═══ Dataset records ═══
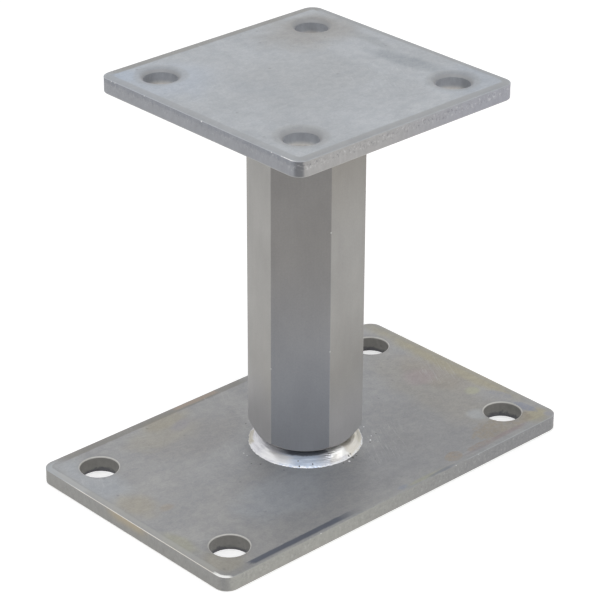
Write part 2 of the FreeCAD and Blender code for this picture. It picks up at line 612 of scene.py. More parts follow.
zincBase = {
    **zincWearAndShade,
    "tone": (0.356, 0.354, 0.354),
    "darkTone": (0.315, 0.317, 0.324),
    "metal": 0.35,
    "side": (0.378, 0.373, 0.359),
    "litSideTone": (0.406, 0.402, 0.373),
    "litSideFar": (0.293, 0.293, 0.298),
    "underRoll": 0.0,
    "frontCornerShade": 0.3,
    "flecks": 0.4,
    "holeWall": (0.25, 0.245, 0.23),
    "holeFoot": (0.12, 0.12, 0.13),
    "footBand": (0.9, 2.3, 6.0),
    # painted highlight on the hole lips
    "lipShadeAndShine": (0.68, 0.67, 0.64),
    "lipReach": (0.25, 0.5, 0.8),
    "halo": 0.2,
    "patches": [
        oval((8, 0), (52, 30), (0.319, 0.328, 0.347), 0.6),
        oval((-28, -24), (26, 15), (0.36, 0.378, 0.408), 0.75),
        oval((30, -43), (52, 8), (0.25, 0.25, 0.255), 0.55),
        oval((12, -34), (40, 15), (0.25, 0.254, 0.266), 0.7),
        oval((-30, 28), (26, 14), (0.285, 0.28, 0.28), 0.7),
        oval((42, -20), (30, 26), (0.26, 0.26, 0.265), 0.6),
        oval((-74, 30), (8, 22), (0.398, 0.421, 0.453), 0.6),
        oval((-74, 6), (7, 9), (0.37, 0.338, 0.268), 0.6, ragged=1.3),
        oval((-67.5, -2), (3.2, 2.4), (0.37, 0.319, 0.25), 0.5, ragged=1.3),
        oval((-79, -22), (4, 9), (0.352, 0.347, 0.259), 0.6, ragged=1.2),
        oval((-76, -41), (9, 8), (0.342, 0.324, 0.278), 0.8, ragged=1.0),
        oval((-38, 37), (17, 8), (0.35, 0.334, 0.296), 0.7, ragged=1.3),
        oval((-29, 44), (12, 5), (0.345, 0.32, 0.26), 0.7, ragged=1.0),
        oval((-27, 38), (6, 3), (0.305, 0.296, 0.324), 0.6, ragged=1.3, turn=20),
        oval((60, -10), (14, 34), (0.319, 0.305, 0.278), 0.6, ragged=1.1),
        oval((70, 1), (9, 17), (0.305, 0.275, 0.235), 0.55, ragged=1.1),
        oval((64, 4), (7, 6), (0.352, 0.296, 0.31), 0.55, ragged=1.2),
        oval((80, 5), (5.5, 44), (0.37, 0.342, 0.259), 0.9),
        oval((75, -45), (7, 5), (0.345, 0.32, 0.235), 0.9, ragged=0.7),
        oval((70.6, -16.6), (3.4, 3), (0.37, 0.37, 0.278), 0.75),
        oval((59, -42), (15, 6.5), (0.28, 0.247, 0.201), 0.85, ragged=1.1, crisp=True),
        oval((31, -45.5), (4.5, 3.2), (0.294, 0.253, 0.212), 0.85, crisp=True),
        oval((44, -46.5), (9, 2), (0.266, 0.231, 0.208), 0.8, ragged=1.4, crisp=True),
        oval((57, -46.8), (13, 1.1), (0.25, 0.208, 0.222), 0.7, ragged=2.0),
        oval((41, -47.6), (9, 0.8), (0.231, 0.204, 0.222), 0.7, ragged=2.0),
        oval((76.4, -38.4), (2.2, 6), (0.236, 0.253, 0.312), 0.85, ragged=1.0, turn=8, crisp=True),
        oval((76.6, -26), (2.4, 6), (0.287, 0.291, 0.324), 0.7, ragged=1.0, turn=14, crisp=True),
        oval((79, -47.4), (2.2, 2), (0.296, 0.296, 0.333), 0.8),
        oval((59, -30), (4, 4), (0.407, 0.426, 0.444), 0.6, ragged=1.2),
        oval((12, -48.6), (11, 1.1), (0.333, 0.338, 0.25), 0.7, ragged=1.0),
        oval((2.5, -48), (3, 1.3), (0.259, 0.287, 0.361), 0.7),
        oval((21, -49.2), (8, 0.7), (0.176, 0.19, 0.222), 0.8),
    ],
    "rims": [
        # painted shade on the rolled edges of the -Y and +Y sides
        strip((0, -1), (-68.5, -30), (2.5, 12), (1.1, 3.7), (0.102, 0.116, 0.153), 0.9, soft=0.7),
        strip((0, 1), (-70, 8), (8, 10), (0.0, 4.2), (0.215, 0.205, 0.185), 0.7, soft=0.8),
        strip((0, 1), (-19, -2), (3, 3), (0.5, 3.0), (0.361, 0.287, 0.231), 0.7),
        # painted light: lighter bands on the -X roll, and painted highlights along the -X and -Y
        # crests and at the front corner
        strip((-1, 0), (27, 46), (4, 4), (-0.2, 2.4), (0.481, 0.509, 0.536), 0.6),
        strip((-1, 0), (-46, 26), (6, 14), (-0.3, 0.42), (1.0, 0.97, 0.9), 0.95),
        strip((-1, 0), (-50, -45.5), (2, 3), (-0.3, 1.2), (1.0, 1.0, 0.98), 0.95, near=(78.6, 80.2)),
        strip((-1, 0), (-40, 38), (7, 8), (0.5, 2.9), (0.435, 0.43, 0.416), 0.55, soft=0.9),
        strip((0, -1), (36, 78), (6, 4), (-0.2, 0.35), (0.481, 0.509, 0.555), 0.7),
    ],
    # x, y and size of each speck
    "nicks": [
        (-70.5, -49.6, 0.36), (-72.6, -49.8, 0.25), (-39.1, -50, 0.36), (-44.2, -50, 0.3),
        (27.3, -50, 0.36), (39.0, -50, 0.3), (-57.4, -15.3, 0.25), (-82.4, -31, 0.3),
        (63.5, -49.3, 0.25),
    ],
    "soot": [
        (15.6, -17.9, 0.5), (8.6, -27.7, 0.4), (-20.6, -11.2, 0.42), (-24.0, -2.5, 0.5),
        (-26.1, 0.0, 0.42), (-1.7, -22.0, 0.45), (21.5, -15.0, 0.4), (-8.6, 22.6, 0.45),
        (3.4, -21.6, 0.6), (5.4, -21.4, 0.5),
    ],
    "warmWall": oval((-82.5, 1.0), (4, 11), (0.463, 0.389, 0.268), 0.7),
}

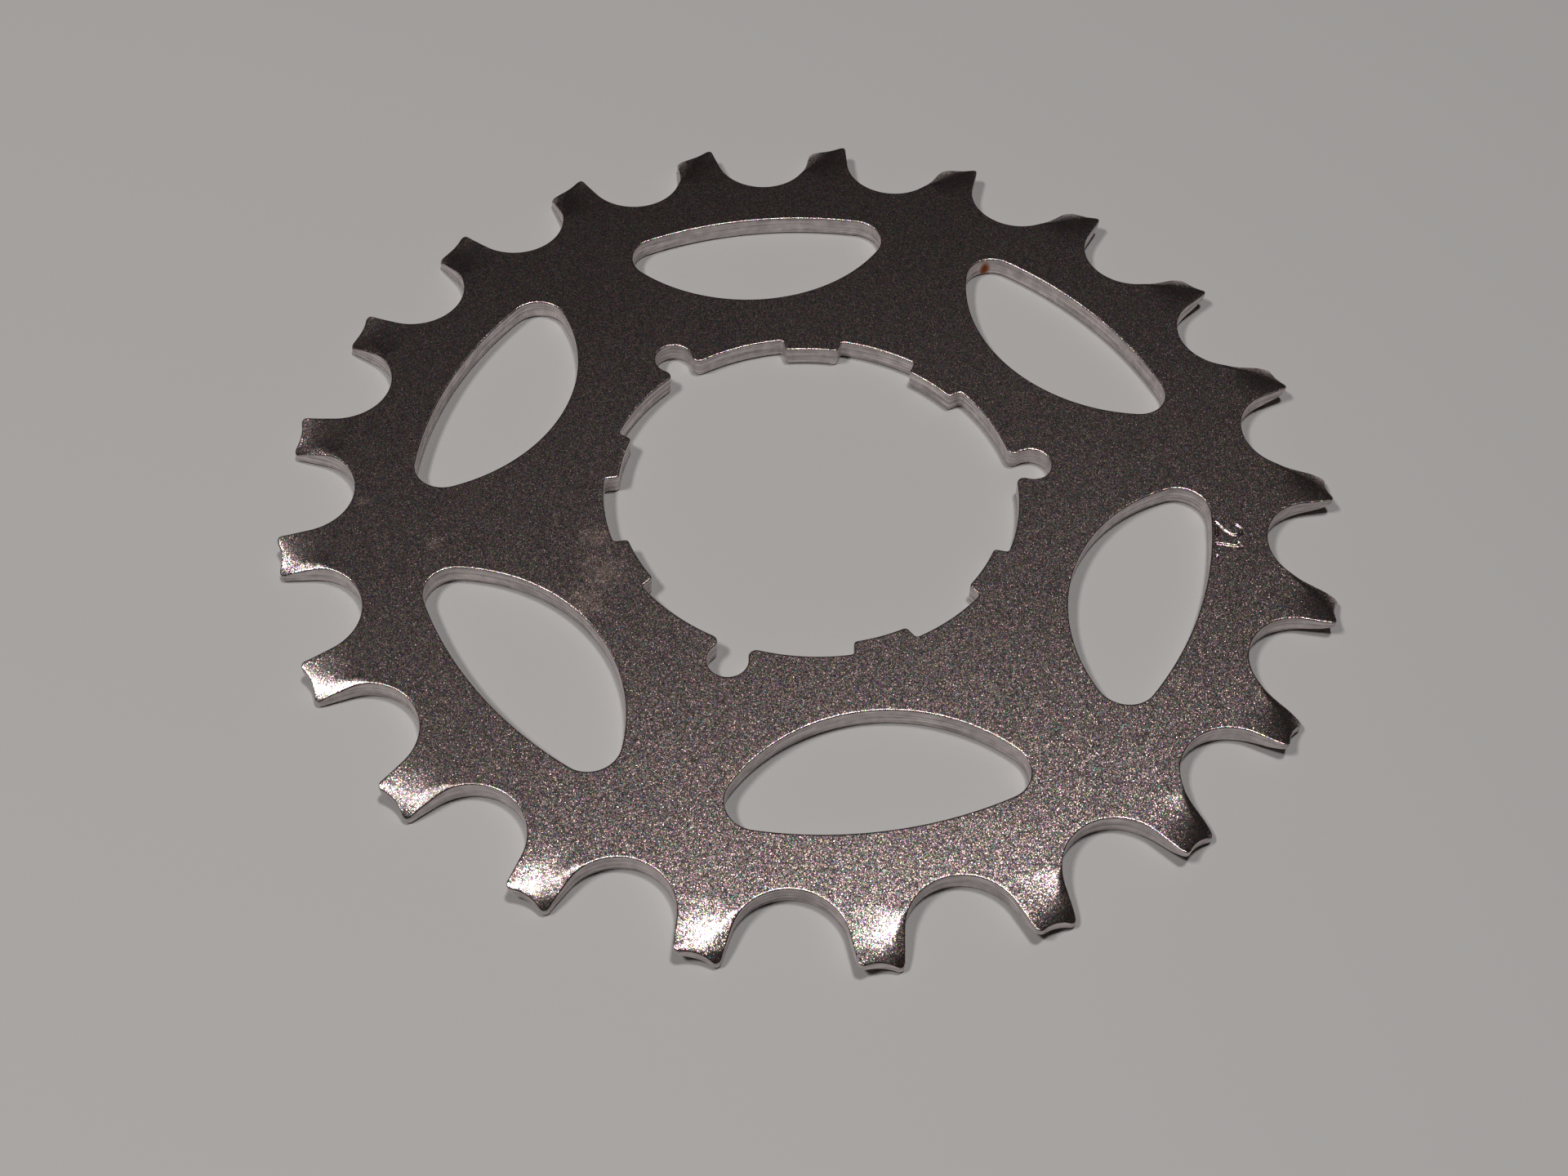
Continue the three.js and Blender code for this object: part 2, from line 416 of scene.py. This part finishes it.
# ---------------------------------------------------------------- the sheet
def tooth_grid():
    """Staggered points over the coined part of every tooth, clear of its edges."""
    margin = GRID_MARGIN
    rows = []
    outs = np.arange(COINED_FROM, TIP_RADIUS - margin, TOOTH_GRID * ROW_STAGGER)
    for i, out in enumerate(outs):
        across = (np.arange(-30, 31) + 0.5 * (i % 2)) * TOOTH_GRID
        rows.append(out + 1j * across)
    points = np.concatenate(rows)
    gullet_centre = GULLET_CENTRE * turn(TOOTH_STEP / 2)
    folded = points.real + 1j * np.abs(points.imag)
    clear_of_gullets = np.abs(folded - gullet_centre) > GULLET_RADIUS + margin
    clear_of_flanks = np.abs(points.imag) < flank_half_width(points.real) - margin
    above_gullet = points.real > gullet_centre.real - 0.5
    points = points[clear_of_gullets & (clear_of_flanks | ~above_gullet)]
    corner_out = TIP_RADIUS - TIP_CORNER
    corner = corner_out + 1j * (flank_half_width(corner_out) - TIP_CORNER)
    folded = points.real + 1j * np.abs(points.imag)
    in_corner = (folded.real > corner.real) & (folded.imag > corner.imag)
    points = points[~in_corner | (np.abs(folded - corner) < TIP_CORNER - margin)]
    points = points[points.real < TIP_RADIUS - TIP_HOLLOW - margin]
    turns = FIRST_GAP + (np.arange(TOOTH_COUNT) + 0.5) * TOOTH_STEP
    return (points[None, :] * turn(turns)[:, None]).ravel()


def number_grid():
    """Staggered points round the number."""
    x = np.arange(*NUMBER_SPAN, NUMBER_GRID)
    y = np.arange(-NUMBER_MARGIN, NUMBER_HEIGHT + NUMBER_MARGIN, NUMBER_GRID * ROW_STAGGER)
    grid = x[None, :] + 1j * y[:, None]
    grid[1::2] += NUMBER_GRID / 2
    angle = NUMBER_ANGLE - grid.real / NUMBER_ARC
    return ((NUMBER_RADIUS + grid.imag) * turn(angle)).ravel()


def contains(loop, points):
    """Whether each point is inside the loop, by counting the edges crossed on the way right."""
    start, end = loop[None, :], np.roll(loop, -1)[None, :]
    here = points[:, None]
    spans = (start.imag > here.imag) != (end.imag > here.imag)
    rise = np.where(start.imag == end.imag, 1, end.imag - start.imag)
    crossing = start.real + (here.imag - start.imag) * (end.real - start.real) / rise
    return (spans & (here.real < crossing)).sum(1) % 2 == 1


def in_holes(points, holes):
    """Whether each point is inside any of the holes, none of which reaches past the windows."""
    inside = np.abs(points) < WINDOW_OUTER + edge_insets()[-1]
    near = points[inside]
    inside[inside] = np.any([contains(hole, near) for hole in holes], axis=0)
    return inside


def edge_insets():
    rounded = FRONT_EDGE * (1 - np.cos(np.radians(EDGE_ANGLES)))
    return np.append(rounded, FRONT_EDGE + FLAT_BAND)


def lay_sheet():
    """The flat sheet: its points, each point's inset from the wall, its faces and edge loops."""
    insets = edge_insets()
    points, inset, quads, walls, ties = [], [], [], [], []
    base = 0
    for loop in outlines():
        size = len(loop)
        into = inward(loop)
        here = np.arange(size)
        following = np.roll(here, -1)
        walls.append(base + here)
        for k, d in enumerate(insets):
            points.append(loop + into * d)
            inset.append(np.full(size, d))
            row = base + k * size
            if k < len(insets) - 1:
                above = row + size
                corners = [row + here, row + following, above + following, above + here]
                quads.append(np.stack(corners, 1))
            else:
                ties.append(np.stack([row + here, row + following], 1))
        base += size * len(insets)
    rings = np.concatenate(points)
    quads = np.concatenate(quads)
    ties = np.concatenate(ties)
    inner = np.unique(ties)
    place = np.full(base, -1)
    place[inner] = np.arange(len(inner))
    # The triangles end at the last ring round each hole, and not at its wall
    holes = [rings[wall + (len(insets) - 1) * len(wall)] for wall in walls[1:]]
    extra = np.concatenate([tooth_grid(), number_grid()])
    extra = extra[~in_holes(extra, holes)]
    flat = np.concatenate([rings[inner], extra])
    vectors = [Vector((p.real, p.imag)) for p in flat]
    made = delaunay_2d_cdt(vectors, place[ties].tolist(), [], 1, 1e-5)
    source = [ids[0] for ids in made[3]]
    back = np.concatenate([inner, base + np.arange(len(extra))])
    triangles = back[np.array([[source[v] for v in face] for face in made[2]])]
    all_points = np.concatenate([rings, extra])
    middles = all_points[triangles].mean(1)
    triangles = triangles[~in_holes(middles, holes)]
    all_insets = np.concatenate([np.concatenate(inset), np.full(len(extra), FRONT_EDGE * 2)])
    return all_points, all_insets, quads, triangles, walls


def lift(points, insets, front):
    """Height of the sheet above the back face, for the front or for the back."""
    out, across = in_tooth(points)
    edge = FRONT_EDGE if front else BACK_EDGE
    radius = edge + (min(TIP_EDGE, edge) - edge) * smoothstep(out, *TIP_EDGE_ZONE)
    if front:
        return THICKNESS - coining(out, across) - edge_drop(insets, radius) - number_drop(points)
    return coining(out, -across) + edge_drop(insets, radius)


def wander(points):
    """A slow unevenness along an edge, between about -1 and 1."""
    x, y = points.real, points.imag
    waves = np.sin(0.9 * x + 1.3 * y) + np.sin(1.7 * x - 0.8 * y + 2) + np.sin(3.1 * y + 0.7 * x)
    return waves / 3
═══
**What needs to be done:** Repeat exactly the lines from the one that contains "Continue the three.js" through the one that contains "return (points[None, :]", and only those.

**Problem solution:**
Continue the three.js and Blender code for this object: part 2, from line 416 of scene.py. This part finishes it.
# ---------------------------------------------------------------- the sheet
def tooth_grid():
    """Staggered points over the coined part of every tooth, clear of its edges."""
    margin = GRID_MARGIN
    rows = []
    outs = np.arange(COINED_FROM, TIP_RADIUS - margin, TOOTH_GRID * ROW_STAGGER)
    for i, out in enumerate(outs):
        across = (np.arange(-30, 31) + 0.5 * (i % 2)) * TOOTH_GRID
        rows.append(out + 1j * across)
    points = np.concatenate(rows)
    gullet_centre = GULLET_CENTRE * turn(TOOTH_STEP / 2)
    folded = points.real + 1j * np.abs(points.imag)
    clear_of_gullets = np.abs(folded - gullet_centre) > GULLET_RADIUS + margin
    clear_of_flanks = np.abs(points.imag) < flank_half_width(points.real) - margin
    above_gullet = points.real > gullet_centre.real - 0.5
    points = points[clear_of_gullets & (clear_of_flanks | ~above_gullet)]
    corner_out = TIP_RADIUS - TIP_CORNER
    corner = corner_out + 1j * (flank_half_width(corner_out) - TIP_CORNER)
    folded = points.real + 1j * np.abs(points.imag)
    in_corner = (folded.real > corner.real) & (folded.imag > corner.imag)
    points = points[~in_corner | (np.abs(folded - corner) < TIP_CORNER - margin)]
    points = points[points.real < TIP_RADIUS - TIP_HOLLOW - margin]
    turns = FIRST_GAP + (np.arange(TOOTH_COUNT) + 0.5) * TOOTH_STEP
    return (points[None, :] * turn(turns)[:, None]).ravel()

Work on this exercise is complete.